Community Members Pose Alternatives
In the past decade a number of alternative proposals have been offered in an attempt to deal with continuing problems of segregation and poor quality education. Redistricting proposals have been put forth by a number of groups, including the Milwaukee Integration Research Center and the Sherman Park Community Association. Proponents say such plans would genuinely integrate all metropolitan schools, equalize busing, create smaller political units that parents might have more influence over, and the break up of the MPS Vliet Street bureaucracy. The negative side of such proposals lies in the likelihood that the black and Hispanic communities would become so dispersed among five or six smaller districts that their potential political power would be further compromised.
Howard Fuller, Assemblyperson Polly Williams and others have advocated focusing on quality education in Milwaukee schools. They point out that quality education can take place in all black or Hispanic schools and contend that the tens of millions of dollars now spent on busing could be better spent on providing educational services to Milwaukee’s children. Opponents to this approach charge it might “resegregate” the schools and that minority children would be short changed if they didn’t go to school in an integrated setting.

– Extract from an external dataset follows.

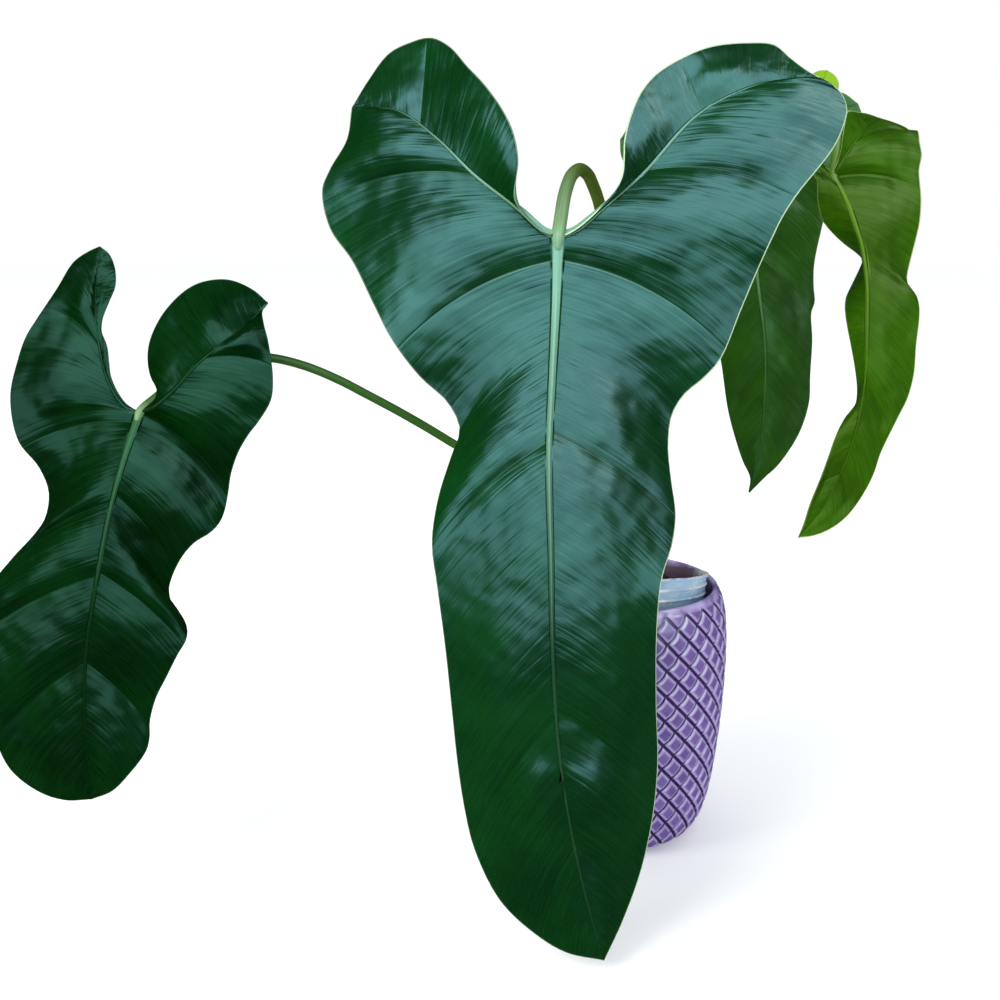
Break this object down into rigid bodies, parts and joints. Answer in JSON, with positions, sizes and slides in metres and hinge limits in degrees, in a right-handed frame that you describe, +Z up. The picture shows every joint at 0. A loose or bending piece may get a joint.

These types of proposals have been rejected by the lawyers and school boards’ negotiators. We in Rethinking Schools feel it is time for debate of these matters to be taken out of the hands of the lawyers and taken up by the community. Recent proposals for a separate school district in the neighborhood surrounding North Division and a new redistricting plan that would include a predominantly black district deserve serious discussion.
The metropolitan desegregation suit was important in documenting the history of racism and discrimination endemic to our nation’s and city’s past. Unfortunately the settlement in many ways was an accommodation to the very racism that the suit was intended to address.
Milwaukee’s children deserve better.